Manichaeisme kemudian terjalin dengan kepercayaan lokal, dan dalam keadaan tertentu, dengan kepercayaan dan simbolisme Kristen.

Pandangan konservatif dari Gereja Katolik adalah bahwa ada satu Tuhan dengan tiga aspek atau dikenal dengan trinitas, yaitu Bapa, Putra, dan Roh Kudus.

Akan tetapi, pandangan konservatif ini bukan bagian dari ajaran Kristen awal dan tidak diterima secara umum sampai setelah Konsili Nicea pada tahun 325.

Konsili Nicea diselenggarakan oleh Constantine, kaisar Kristen pertama di Roma yang memutuskan untuk mendukungnya.

Bahkan kemudian, interpretasi Konsili Nicea tentang ajaran Kristen bersaing dengan ajaran Kristen lain selama berabad-abad.

Apa yang disebut gerakan sesat Abad Pertengahan seperti Bogomil, Kataris, dan Waldensia hanyalah tantangan terbaru bagi Gereja.

Masalahnya adalah, gerakan terakhir ini secara signifikan menentang ajaran Gereja Katolik. Mereka adalah yang pertama menempatkan diri sebagai alternatif yang sah dari ajaran Gereja Katolik, karena tidak sesuai lagi dengan ajaran Kristen awal.

Ajaran Trinitas dalam Gereja Katolik sebenarnya tidak dikenal sebelum Konsili Nicea dan tidak sesuai dengan ajaran Kristen Awal. (Public Domain)

Keyakinan Katar termasuk:

Pengakuan prinsip feminin dalam ketuhanan - Tuhan adalah laki-laki dan perempuan.
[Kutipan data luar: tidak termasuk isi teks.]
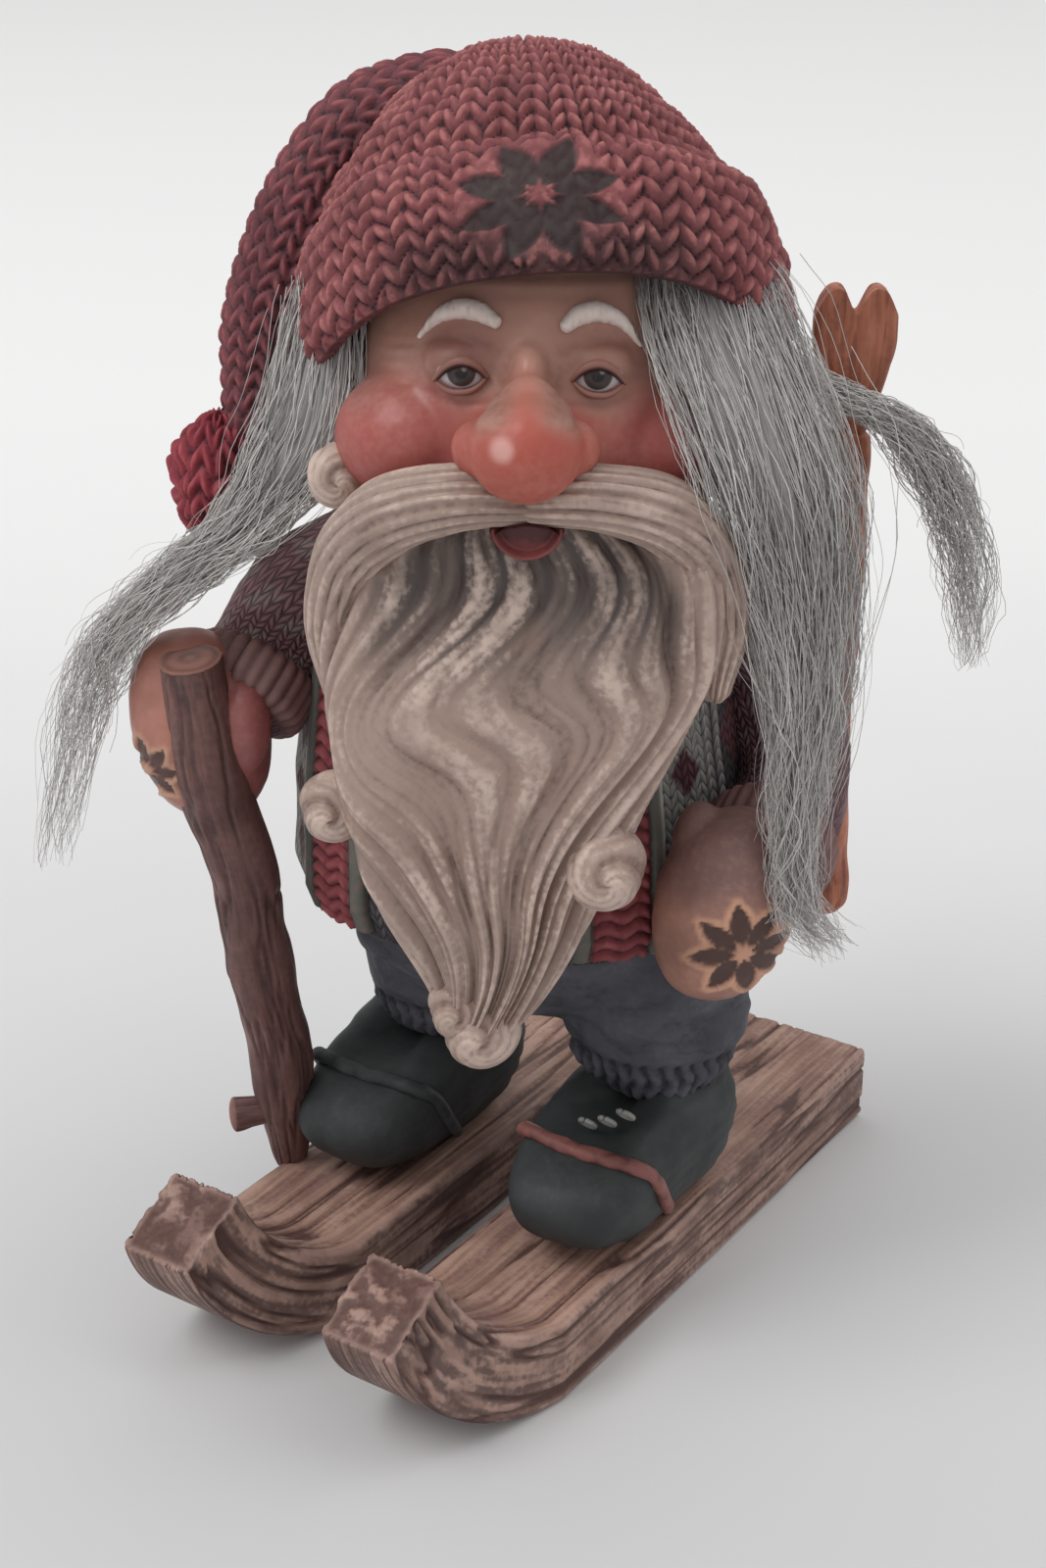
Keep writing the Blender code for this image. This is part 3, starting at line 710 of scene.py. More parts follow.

Aspek feminin Tuhan adalah Sophia, "kebijaksanaan". Keyakinan ini mendorong kesetaraan jenis kelamin dalam komunitas Katar.

Di sisi lain, sebenarnya apa yang dilakukan Gereja Katolik Roma terhadap Kaum Katar, bertolak belakang dengan yang dilakukan Gereja Katolik Roma pada ajaran sesat lainnya.

Ajaran sesat sebelumnya seperti Arianisme, meski masih dikutuk, setidaknya menganut dogma esensial Gereja Katolik yang sama.

Sementara kaum Katar, benar-benar menolak dan menentang setiap aspek Gereja, termasuk sebagian besar kitab dalam Alkitab.

Sejarawan Malcolm Barber mencatat, Kaum Katar percaya bahwa iblis adalah penulis Perjanjian Lama.

"(Akan tetapi) itu tidak termasuk Ayub, Mazmur, kitab Salomo (Amsal, Pengkhotbah, Kidung Agung), Kitab Yesus anak Sirakh (lebih dikenal sebagai Kitab Pengkhotbah), dari Yesaya, Yehezkiel, Daud, dan dari dua belas nabi," tulisnya.